Mais peu de couleurs hormis les bruns et les verts, peu de fleurs, rien de bien flamboyant : même les bougainvilliers sont chiches en feuilles colorées qui n’ont rien à voir avec ceux de Tunis ou d’Abidjan.
« Le cactus est reparti ! ». Six mois que je lui parle et que je lui présente nos excuses de l’avoir si fort rudoyé lors de son installation puis au cours du dernier déménagement. J’admets qu’il a perdu quelques bras dans ces aventures. Je le croyais mort et voici qu’un vert tendre pointe à ses extrémités. Une autre plante qui ne parvenait à créer que trois feuilles à la fois a doublé de volume. Nos terrasses leurs conviennent plutôt bien, à moins que la micro jungle qui jouxte la maison ne les stimule.
Je viens de recevoir des nouvelles d’amis qui ont réussi à créer un extraordinaire jardin en pleine médina de Tunis.
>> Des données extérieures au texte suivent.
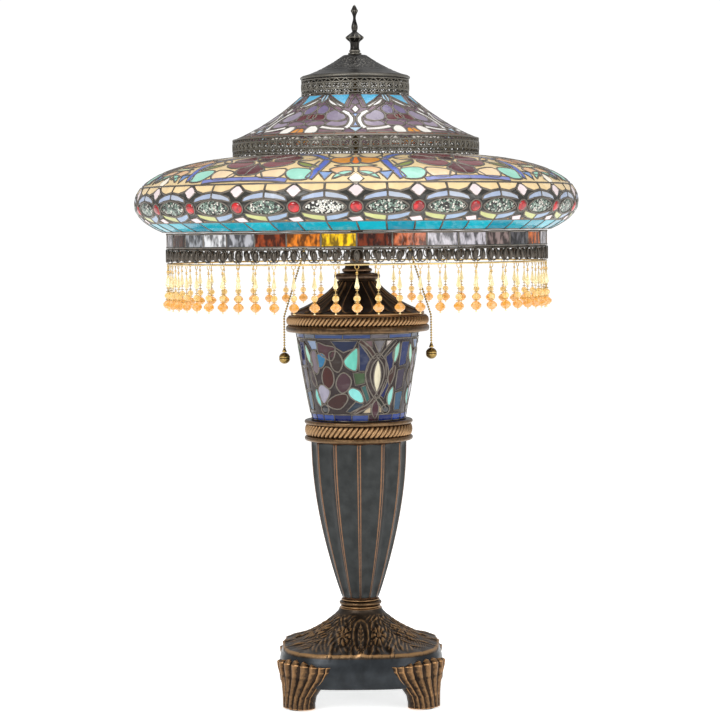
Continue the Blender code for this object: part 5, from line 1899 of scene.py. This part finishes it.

Ca ne leur a pris que quatre ans… Ils sont passionnés et fin connaisseurs des plantes, celles qui sont belles, celles qui sentent bon, celles qui donnent du goût, celles qui apaisent, celle qui s’élancent et celles qui rampent, celles qui « arbustent » et celles qui foisonnent. De leur main jaillit un paysage ordonné et serein, aux antipodes de la jungle.